A much more ominous drama was meanwhile building up between Israel and Egypt. On February 17, 1955, an Israeli farmer was murdered near Rehovot. Clearly the killers had infiltrated from the Gaza Strip. Sharon submitted a plan to attack in reprisal a small Egyptian army unit encamped south of Gaza City. Ben-Gurion and Dayan together persuaded Sharett to agree. The order to the paratroopers, they explained, would strictly forbid them to kill enemy soldiers “except if that proves vital for the fulfillment of the mission,” which was defined as blowing up buildings in the camp and in the nearby railway station.

To ward off suspicious snooping by UN observers, the paratroopers left their forward camp at the kibbutz of Kfar Azza together with girl soldiers, all singing and laughing as if they were off on a hike. As they approached the border, they split off into separate attacking forces. One headed for the Egyptian army camp, another for the station; a third set up an ambush on the main road from the south, to intercept reinforcements.

Bad navigating led to mistakes, and the first and second forces found themselves in a vicious firefight with Egyptian soldiers. Eight paratroopers died, and a dozen more were injured. The Egyptians lost fourteen men. A number of buildings were destroyed, and the attacking units withdrew under fire, carrying their dead and wounded with them. The third force, meanwhile, wiped out a column of Egyptian reinforcements, killing twenty-two men without loss. Waiting on the border, Dayan listened to Sharon’s grim report impassively. “The living are alive and the dead are dead,” he said, wheeled around, and left the scene.

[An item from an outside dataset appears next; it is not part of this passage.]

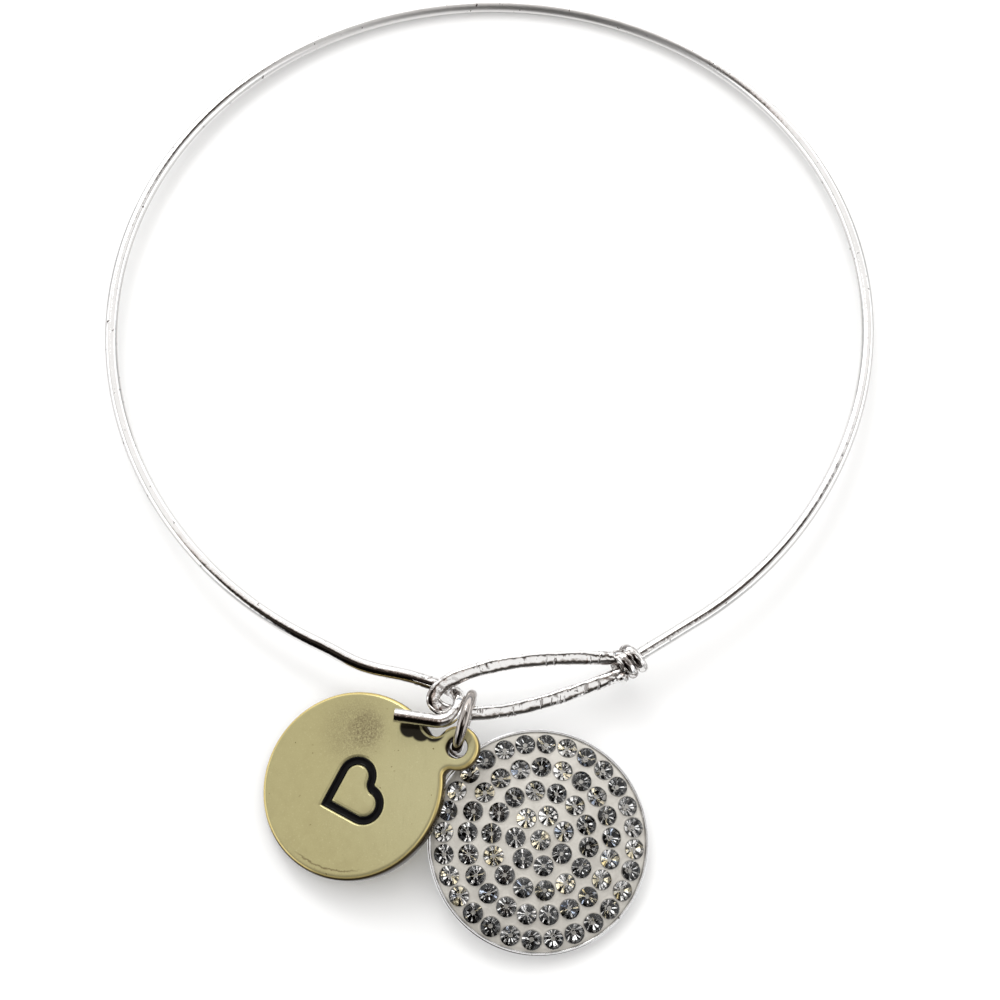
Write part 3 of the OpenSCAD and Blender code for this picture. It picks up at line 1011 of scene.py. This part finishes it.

Ben-Gurion published a paean of praise for the paratroopers. “The cabinet has unanimously asked me to convey to the paratroop battalion our feelings of appreciation and admiration for the spirit of Jewish heroism demonstrated in this battle … I am sure that these feelings are shared by the entire country. The paratroop battalion, which enjoys the love of the whole nation, has proven once again for all the world to see the triumph of Jewish heroism and has added a glowing page to the annals of the Israel Defense Forces.